§ Collected data
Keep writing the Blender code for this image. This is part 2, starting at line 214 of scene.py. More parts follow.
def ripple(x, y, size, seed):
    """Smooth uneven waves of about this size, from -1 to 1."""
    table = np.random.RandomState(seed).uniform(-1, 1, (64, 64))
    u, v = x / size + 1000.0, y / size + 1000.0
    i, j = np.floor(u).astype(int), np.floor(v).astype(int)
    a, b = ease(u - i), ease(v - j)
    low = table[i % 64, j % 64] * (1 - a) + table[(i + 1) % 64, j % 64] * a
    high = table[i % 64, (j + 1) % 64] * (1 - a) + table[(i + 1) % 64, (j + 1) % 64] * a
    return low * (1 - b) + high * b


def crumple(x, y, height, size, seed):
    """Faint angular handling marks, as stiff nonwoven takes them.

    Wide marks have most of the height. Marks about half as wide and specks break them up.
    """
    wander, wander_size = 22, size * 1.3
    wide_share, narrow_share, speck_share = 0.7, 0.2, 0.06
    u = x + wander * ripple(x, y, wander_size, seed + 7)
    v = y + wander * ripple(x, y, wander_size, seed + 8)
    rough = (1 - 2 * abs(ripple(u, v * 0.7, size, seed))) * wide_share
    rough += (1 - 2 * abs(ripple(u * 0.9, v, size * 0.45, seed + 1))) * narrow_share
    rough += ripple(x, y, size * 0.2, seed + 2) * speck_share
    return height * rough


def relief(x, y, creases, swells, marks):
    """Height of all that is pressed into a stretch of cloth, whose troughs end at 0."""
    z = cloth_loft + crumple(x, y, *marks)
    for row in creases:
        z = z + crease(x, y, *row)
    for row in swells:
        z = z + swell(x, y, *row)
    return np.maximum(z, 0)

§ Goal
Repeat the material above exactly.

§ Solution below
Keep writing the Blender code for this image. This is part 2, starting at line 214 of scene.py. More parts follow.
def ripple(x, y, size, seed):
    """Smooth uneven waves of about this size, from -1 to 1."""
    table = np.random.RandomState(seed).uniform(-1, 1, (64, 64))
    u, v = x / size + 1000.0, y / size + 1000.0
    i, j = np.floor(u).astype(int), np.floor(v).astype(int)
    a, b = ease(u - i), ease(v - j)
    low = table[i % 64, j % 64] * (1 - a) + table[(i + 1) % 64, j % 64] * a
    high = table[i % 64, (j + 1) % 64] * (1 - a) + table[(i + 1) % 64, (j + 1) % 64] * a
    return low * (1 - b) + high * b


def crumple(x, y, height, size, seed):
    """Faint angular handling marks, as stiff nonwoven takes them.

    Wide marks have most of the height. Marks about half as wide and specks break them up.
    """
    wander, wander_size = 22, size * 1.3
    wide_share, narrow_share, speck_share = 0.7, 0.2, 0.06
    u = x + wander * ripple(x, y, wander_size, seed + 7)
    v = y + wander * ripple(x, y, wander_size, seed + 8)
    rough = (1 - 2 * abs(ripple(u, v * 0.7, size, seed))) * wide_share
    rough += (1 - 2 * abs(ripple(u * 0.9, v, size * 0.45, seed + 1))) * narrow_share
    rough += ripple(x, y, size * 0.2, seed + 2) * speck_share
    return height * rough


def relief(x, y, creases, swells, marks):
    """Height of all that is pressed into a stretch of cloth, whose troughs end at 0."""
    z = cloth_loft + crumple(x, y, *marks)
    for row in creases:
        z = z + crease(x, y, *row)
    for row in swells:
        z = z + swell(x, y, *row)
    return np.maximum(z, 0)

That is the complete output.